For the tests below I assumed that the intention is that a string ends at the
first embedded nul character.
Summary:
- The instr() function returns incorrect results.
- The rtrim() and replace() functions return incorrect results, but this is
usually not noticeable.
- builtin functions not consistent in truncation after embedded nul character
Please document that functions that operate on string arguments process the
data till the first embedded nul character, if any, and (may) truncate excess
data (or otherwise that string data may/should not contain embedded nul
character).
Please adapt the implementation of instr() with string arguments to stop
searching after an embedded nul character. No strong opinion about desired
behaviour of rtrim() and replace().
Details:
Below my test queries (sqlite version 3.11.1), executed on TEXT data and BLOB
data. Most queries produce also HEX-output to show the exact output. Annotated
output added as comments.
.mode lines
CREATE TABLE test(t TEXT, b BLOB);
INSERT INTO test VALUES ( 'A' || x'00' || 'B ',
CAST('A' || x'00' || 'B ' AS BLOB));
-- show actual data value and type of data
SELECT t, hex(t), typeof(t),
b, hex(b), typeof(b)
FROM test;
-- t = A
-- hex(t) = 41004220 -- OK. contains embedded nul character
-- typeof(t) = text
-- b = A
-- hex(b) = 41004220 -- OK. contains embedded nul character
-- typeof(b) = blob
SELECT length(t),
length(b)
FROM test;
-- length(t) = 1 -- OK. till first embedded nul character
-- length(b) = 4 -- OK. size of entire blob
SELECT lower(t),
hex(lower(t)),
lower(b),
hex(lower(b))
FROM test;
-- lower(t) = a
-- hex(lower(t)) = 61 -- OK. String is assumed to end at embedded nul
character.
-- lower(b) = a
-- hex(lower(b)) = 61 -- OK. Blob is interpreted as string (suggested in spec),
so processed till embedded nul character.
SELECT rtrim(t),
hex(rtrim(t)),
rtrim(b),
hex(rtrim(b))
FROM test;
-- rtrim(t) = A
-- hex(rtrim(t)) = 410042 -- NOT OK. Data after embedded nul character is
considered string content. Changed part is usually
-- -- not noticed if resulting data is
processed as string (so upto embedded nul char)

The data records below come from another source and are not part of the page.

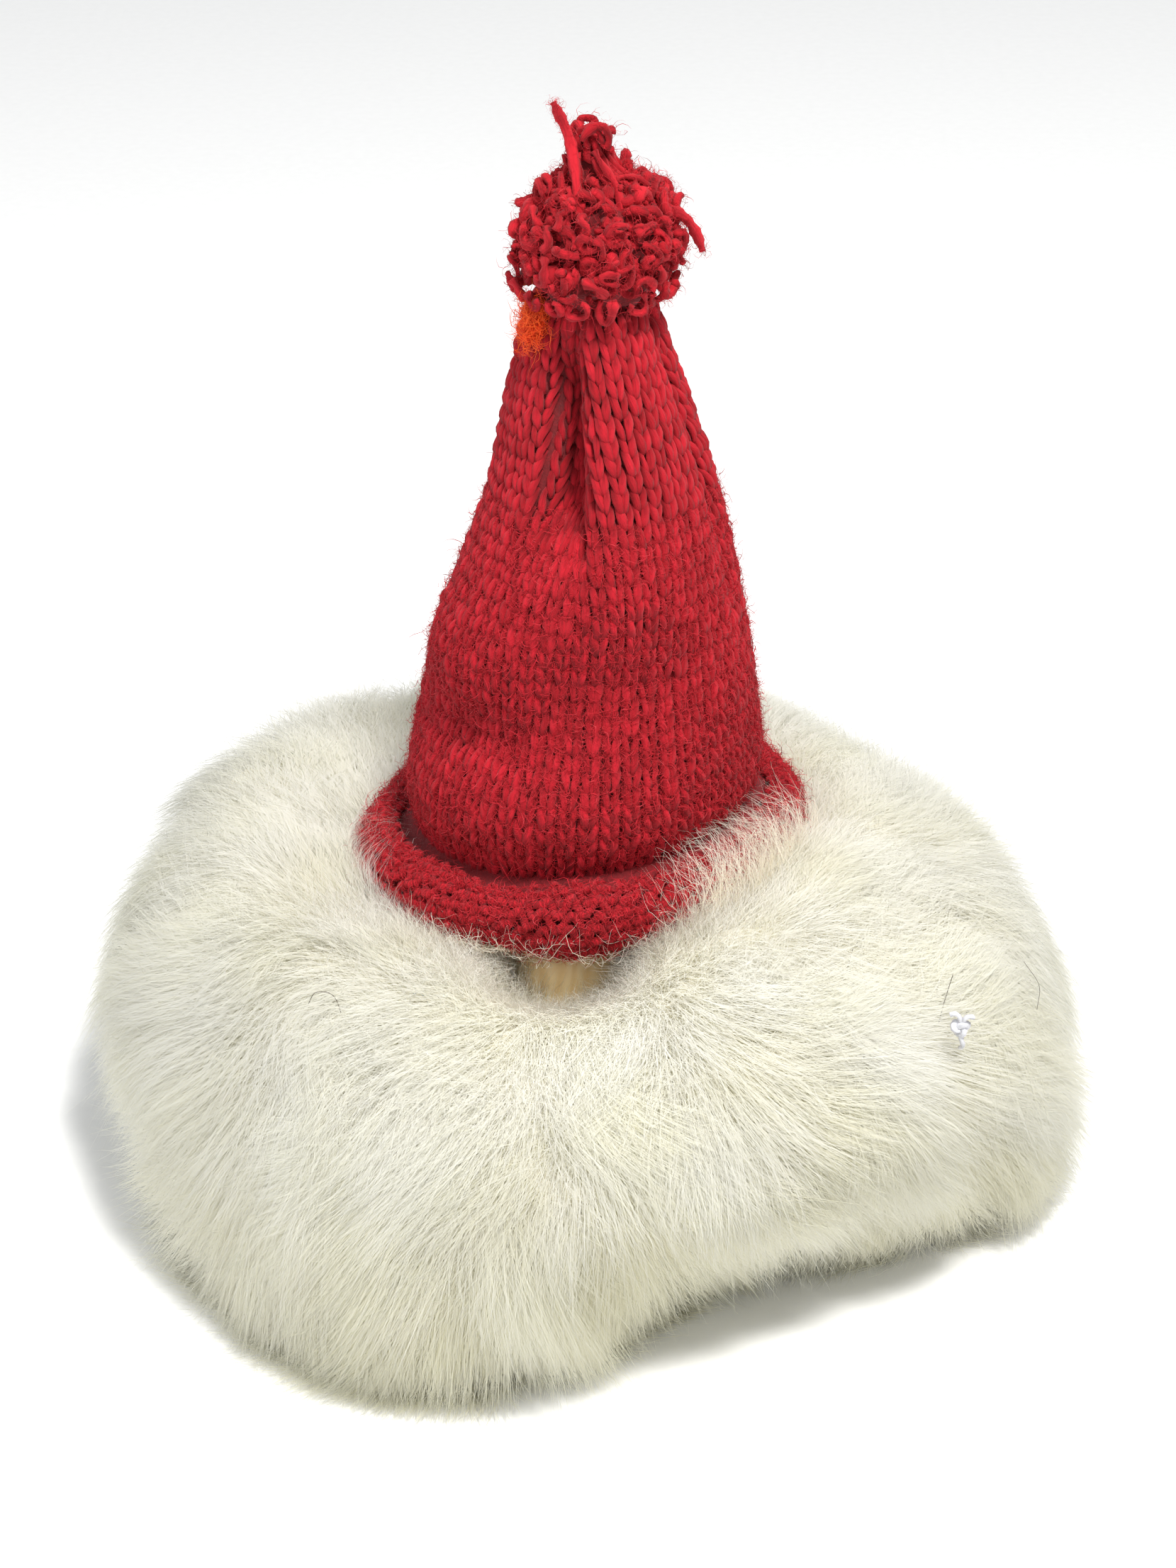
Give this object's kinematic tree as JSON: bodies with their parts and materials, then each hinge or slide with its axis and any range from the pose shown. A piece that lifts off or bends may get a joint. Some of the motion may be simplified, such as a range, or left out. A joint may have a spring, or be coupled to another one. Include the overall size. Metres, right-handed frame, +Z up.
{
  "type": "tomte gnome figurine",
  "caption": "Stuffed folk gnome that stands on a flat felt base: a mound of long cream fur, a wooden ball nose and a red knitted cap with a rolled brim and a ravelled crown.",
  "frame": {"origin": "centre of the felt base's flat underside, where the gnome stands on the table", "axes": "+Z up through the cap; -Y is the front, where the nose is; +X is the gnome's left hand, on the right when it is seen from the front"},
  "size_m": [0.1848, 0.178, 0.201],
  "materials": {
    "fur": "long silky cream pile",
    "red_wool": "fuzzy knitted wool",
    "orange_wool": "loose wool fibre",
    "wood": "raw turned wood",
    "cotton": "stretched cotton jersey",
    "felt": "pressed felt",
    "card": "grey-brown board",
    "fibrefill": "fluffy polyester filling",
    "pellets": "small pellets",
    "thread": "spun sewing thread",
    "glue": "set hot-melt glue"
  },
  "bodies": {
    "figure": {"base_felt": "felt", "base_card": "card", "body_sack": "cotton", "body_stuffing": "fibrefill", "weight_bag": "cotton", "weight_pellets": "pellets", "weight_bag_tie": "thread", "neck_tie": "thread", "nose_ball": "wood", "nose_glue": "glue", "beard_left": "fur", "beard_right": "fur", "fur_left": "fur", "fur_right": "fur", "fur_back": "fur", "thread_knot": "thread"},
    "cap": {"cap_knit": "red_wool", "cap_stuffing": "fibrefill", "crown_tie": "red_wool", "crown_fringe": "red_wool", "yarn_end_tall": "red_wool", "yarn_end_hooked": "red_wool", "orange_tuft": "orange_wool"}
  },
  "joints": [
    {"name": "cap_lift", "type": "slide", "parent": "figure", "child": "cap", "axis": [0, 0, 1], "range_m": [0, 0.08]}
  ]
}
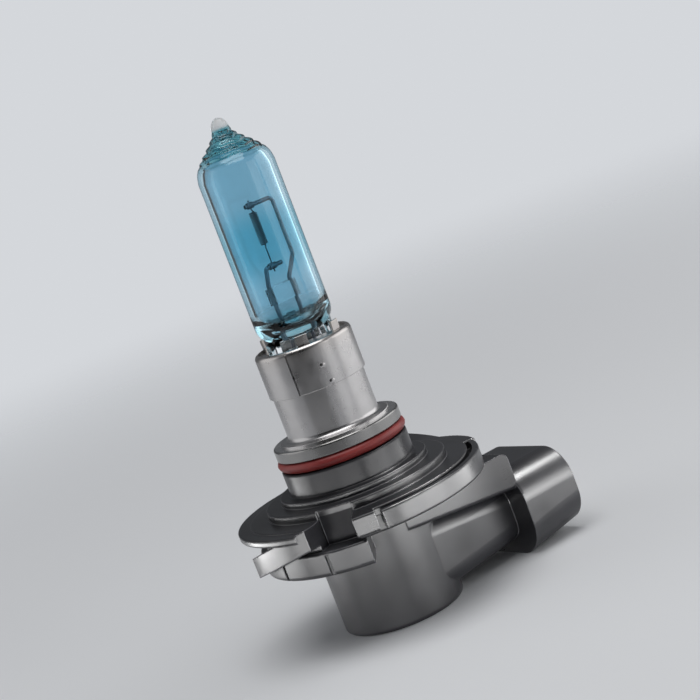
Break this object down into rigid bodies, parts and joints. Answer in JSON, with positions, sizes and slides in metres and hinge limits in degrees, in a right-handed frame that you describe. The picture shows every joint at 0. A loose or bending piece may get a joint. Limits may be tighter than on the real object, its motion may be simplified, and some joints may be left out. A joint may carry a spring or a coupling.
{
  "type": "headlight bulb",
  "caption": "Halogen capsule lamp with a blue-tinted tube, a metal holder, a sealed bayonet base and a right-angle connector shroud.",
  "frame": {"origin": "on the lamp axis at the reference plane, the front face of the mounting ring", "axes": "+Z along the lamp axis towards the tip of the glass, +X towards the mouth of the connector"},
  "size_m": [0.049, 0.0381, 0.0786],
  "materials": {
    "tinted_quartz": "clear, with a blue interference coating",
    "clear_quartz": "clear",
    "tungsten": "drawn wire",
    "molybdenum": "drawn wire and foil",
    "nickel_steel": "nickel plated, satin",
    "bright_steel": "nickel plated, bright",
    "red_silicone": "smooth",
    "black_plastic": "moulded, satin",
    "sealing_compound": "cured silicone",
    "tinned_brass": "tinned"
  },
  "bodies": {
    "root": {"glass_envelope": "tinted_quartz", "filament": "tungsten", "long_lead_wire": "molybdenum", "short_lead_wire": "molybdenum", "quartz_bridge": "clear_quartz", "foil_long_side": "molybdenum", "foil_short_side": "molybdenum", "outer_lead_long_side": "molybdenum", "outer_lead_short_side": "molybdenum", "pinch_clip": "nickel_steel", "clamp_sleeve": "nickel_steel", "base_sleeve": "nickel_steel", "mounting_ring": "bright_steel", "o_ring": "red_silicone", "base_housing": "black_plastic", "terminal_seal": "sealing_compound", "contact_terminal_a": "tinned_brass", "contact_terminal_b": "tinned_brass", "rear_cover": "black_plastic"}
  },
  "joints": []
}
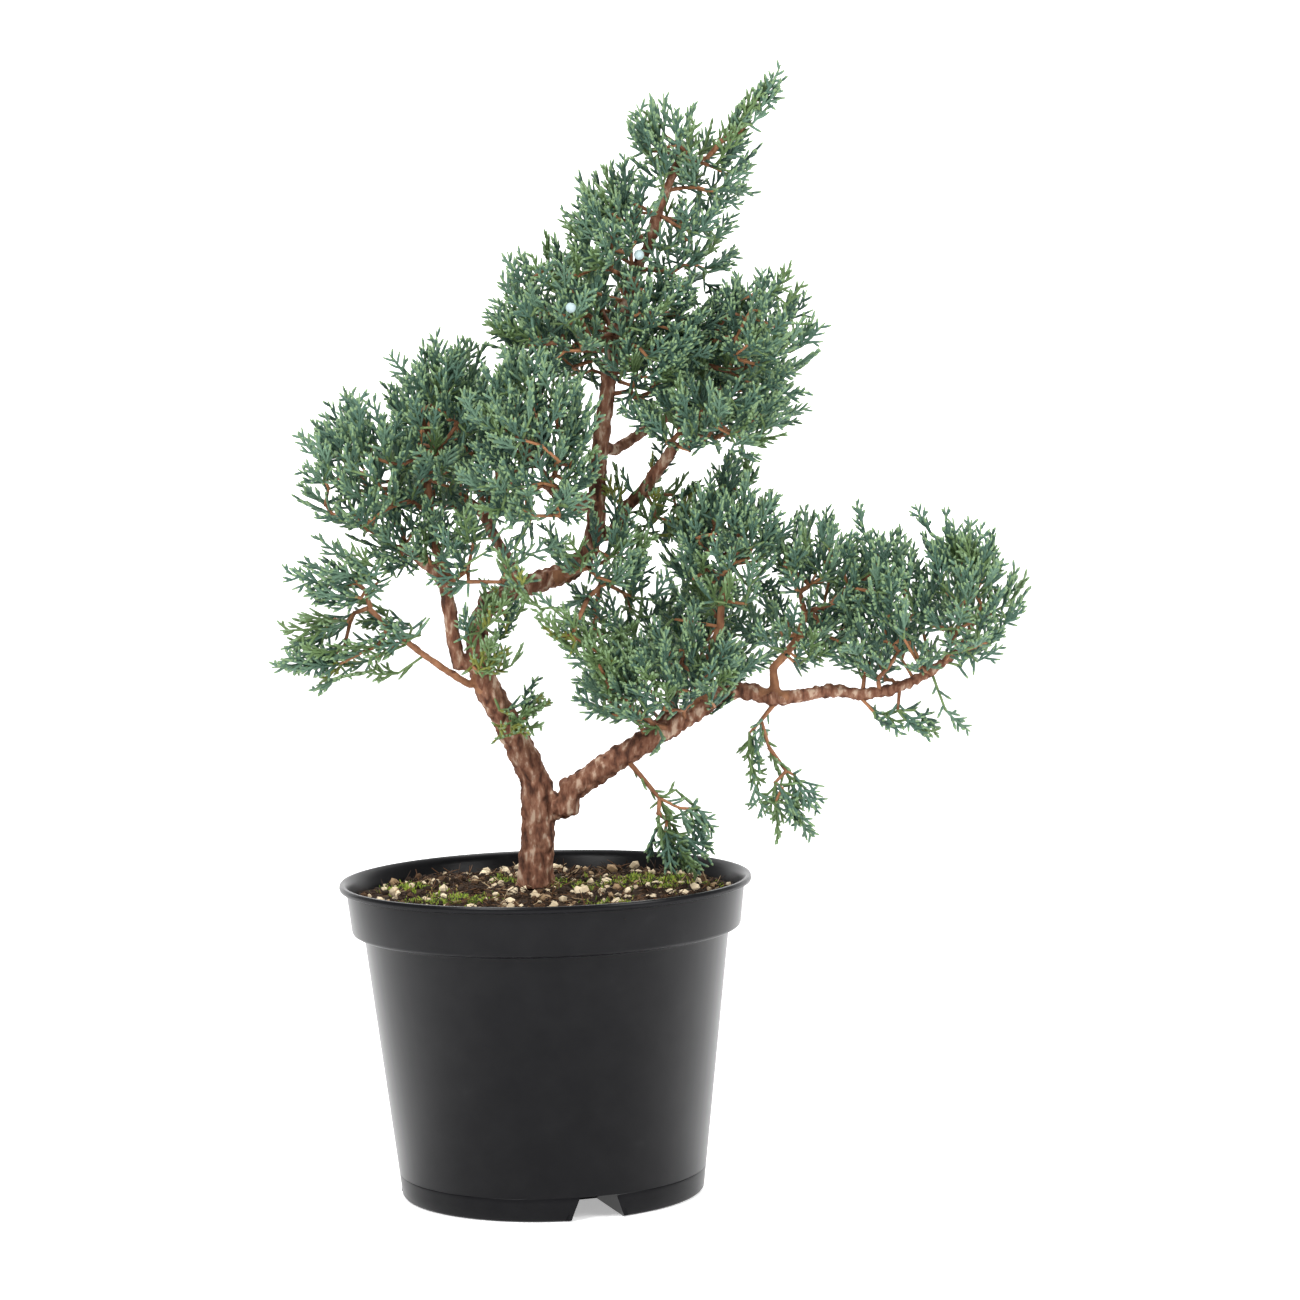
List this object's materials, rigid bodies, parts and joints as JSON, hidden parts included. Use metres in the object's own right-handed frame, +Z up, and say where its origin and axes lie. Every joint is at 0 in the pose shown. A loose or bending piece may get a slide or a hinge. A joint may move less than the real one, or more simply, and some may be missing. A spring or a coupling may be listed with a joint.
{
  "type": "potted blaauw chinese juniper",
  "caption": "Young blaauw chinese juniper with an upright leader, a long side bough and feathery blue-green sprays, in a round black nursery pot of soil.",
  "frame": {"origin": "middle of the pot's underside, on the floor", "axes": "+Z up along the pot's axis, +X to the right and +Y away as the plant is seen from its front"},
  "size_m": [0.3255, 0.19, 0.5077],
  "materials": {
    "pot": "satin",
    "soil": "rough",
    "bark": "rough",
    "foliage_blue": "matte",
    "foliage_green": "matte"
  },
  "bodies": {
    "root": {"pot": "pot", "soil": "soil", "trunk": "bark", "left_limb": "bark", "cross_limb": "bark", "leader": "bark", "left_bough": "bark", "left_riser": "bark", "lower_left_twig": "bark", "back_left_bough": "bark", "centre_twig": "bark", "front_bough": "bark", "upper_right_bough": "bark", "back_right_bough": "bark", "right_bough": "bark", "right_bough_end": "bark", "right_riser_inner": "bark", "right_riser_outer": "bark", "back_low_bough": "bark", "foliage_top_shoot": "foliage_green", "foliage_front_shoot": "foliage_green", "foliage_end_shoot": "foliage_green", "foliage_hanging_inner": "foliage_green", "foliage_hanging_middle": "foliage_green", "foliage_hanging_outer": "foliage_green", "foliage_top_left": "foliage_blue", "foliage_top_right": "foliage_blue", "foliage_upper_left": "foliage_blue", "foliage_upper_right": "foliage_blue", "foliage_left_shoulder": "foliage_blue", "foliage_middle": "foliage_blue", "foliage_right_high": "foliage_blue", "foliage_right_low": "foliage_blue", "foliage_front_lobe": "foliage_blue", "foliage_left_high": "foliage_blue", "foliage_left_outer": "foliage_blue", "foliage_left_base": "foliage_blue", "foliage_left_fan": "foliage_blue", "foliage_left_open": "foliage_green", "foliage_inner_left": "foliage_blue", "foliage_inner_stem": "foliage_blue", "foliage_inner_tuft": "foliage_green", "foliage_centre_fan": "foliage_blue", "foliage_centre_low": "foliage_blue", "foliage_under_bough": "foliage_blue", "foliage_mid_bough": "foliage_blue", "foliage_cone": "foliage_blue", "foliage_outer_high": "foliage_blue", "foliage_outer_low": "foliage_blue", "foliage_end_inner": "foliage_blue", "foliage_end_outer": "foliage_blue", "foliage_back_left": "foliage_blue", "foliage_back_shoulder": "foliage_blue", "foliage_back_right": "foliage_blue", "foliage_back_low": "foliage_blue"}
  },
  "joints": []
}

-- -- Note that output is not truncted at nul
character like lower() does.
-- rtrim(b) = A
-- hex(rtrim(b)) = 410042 -- Blob is interpreted as string. Same behaviour as
string.
SELECT quote(t),
hex(quote(t)),
quote(b),
hex(quote(b))
FROM test;
-- quote(t) = 'A'
-- hex(quote(t)) = 274127 -- OK. As specified. String till
first embedded nul character quoted
-- quote(b) = X'41004220' -- OK. As specified. Hex
representation of entire string
-- hex(quote(b)) = 5827343130303432323027
SELECT replace(t, 'B', 'C'),
hex(replace(t, 'B', 'C')),
replace(b, 'B', 'C'),
hex(replace(b, 'B', 'C'))
FROM test;
-- replace(t, 'B', 'C') = A
-- hex(replace(t, 'B', 'C')) = 41004320 -- NOT OK. Replaces also characters
after embedded nul. Chnaged part is usually not noticed if
-- -- resulting data is processed
as string (so upto embedded nul char)
-- -- Note that output is not
truncated at embedded nul character like lower() does.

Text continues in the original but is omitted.